Longtime US diplomat Richard Holbrooke was many things: US ambassador to Germany, an author, assistant secretary of state, and a womanizing, social-climbing jerk. While the larger-than-life statesman saw “power the way an artist sees color,” as one former military leader put it in 2009—the year before Holbrooke died at 69—another former colleague described him as the “diplomatic equivalent of a hydrogen bomb,” leaving few survivors after being deployed.
Mother Jones’ Editor-in-Chief Clara Jeffery sat down at City Arts and Lectures in San Francisco in May with award-winning journalist George Packer from The Atlantic to discuss the life and career of Holbrooke, whose professional trajectory extended from Vietnam to Afghanistan, and whose greatest triumph was negotiating something resembling peace in Yugoslavia’s long and bloody war.

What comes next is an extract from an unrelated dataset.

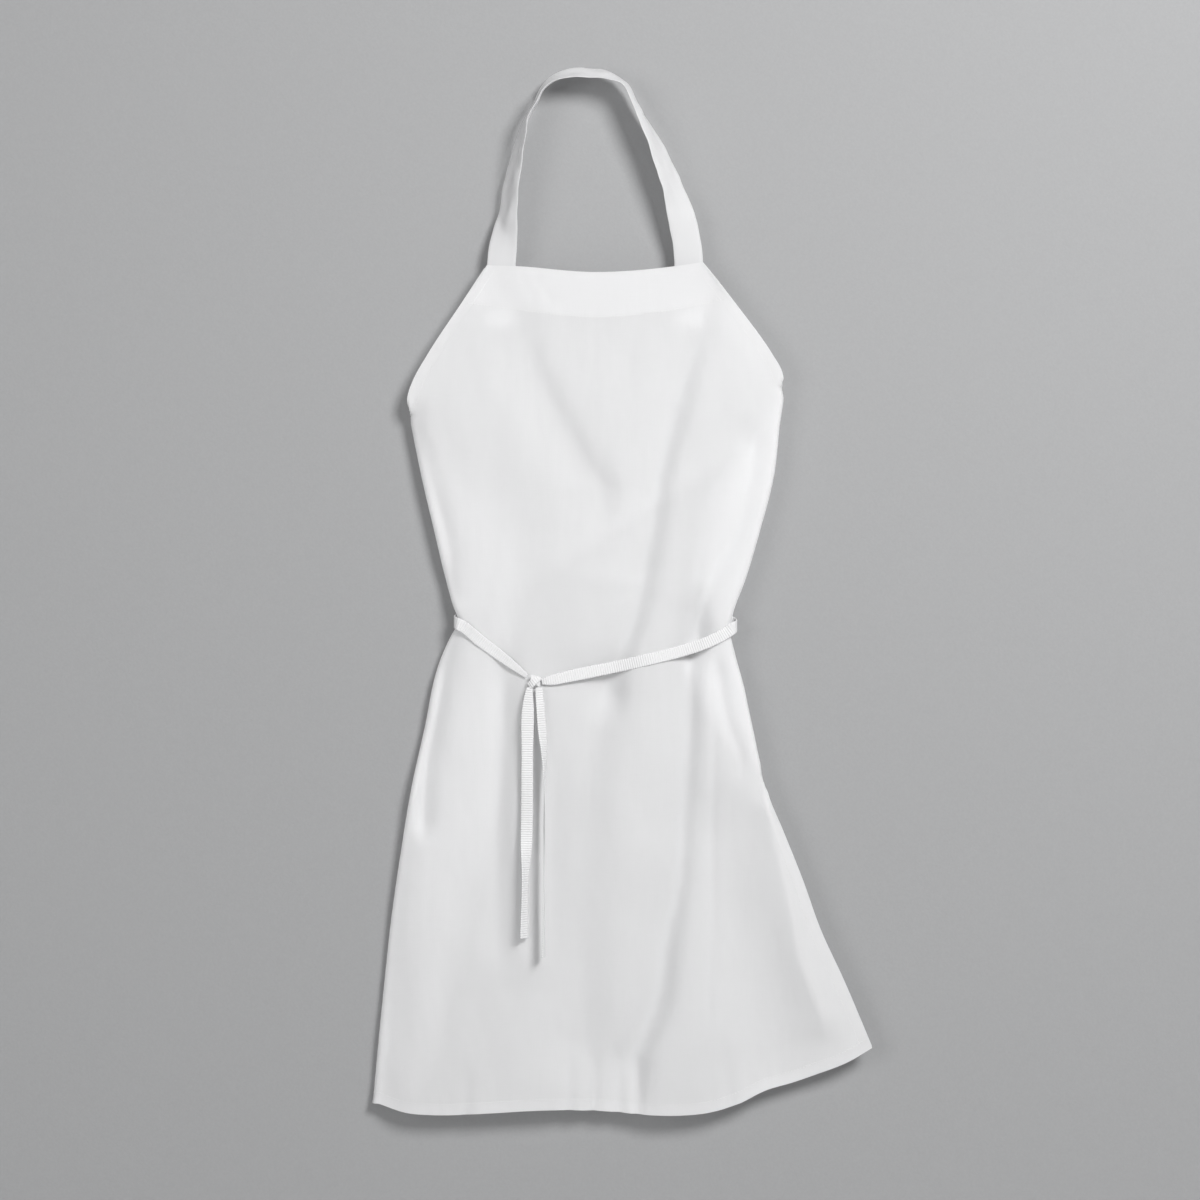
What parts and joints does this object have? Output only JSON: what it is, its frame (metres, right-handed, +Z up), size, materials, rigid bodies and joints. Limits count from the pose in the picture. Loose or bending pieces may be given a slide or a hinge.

Packer’s new book, Our Man: Richard Holbrooke and the End of the American Century, about this American foreign policy giant, paints a portrait of a historical figure who wrestled with egotism and idealism throughout his storied career.
“If you’re above him he’s going to flatter you, if you’re below him he’s probably going to mentor you in a pretty rough way,” Packer said of Holbrooke’s viperous personality. “But if you’re at his level he’s going to have to kill you because you might kill him.”
Holbrooke came to define, for all of his flaws, a type of American power abroad that is now in short supply. His story is particularly timely, as President Donald Trump’s administration drags the country even further into isolationism and nativism, alienating allies and praising dictators.
“Everything Trump does is the opposite of what Holbrooke would do,” said Packer. “It’s a way to predict what Trump will do by asking yourself: ‘Would Holbrooke do this?'”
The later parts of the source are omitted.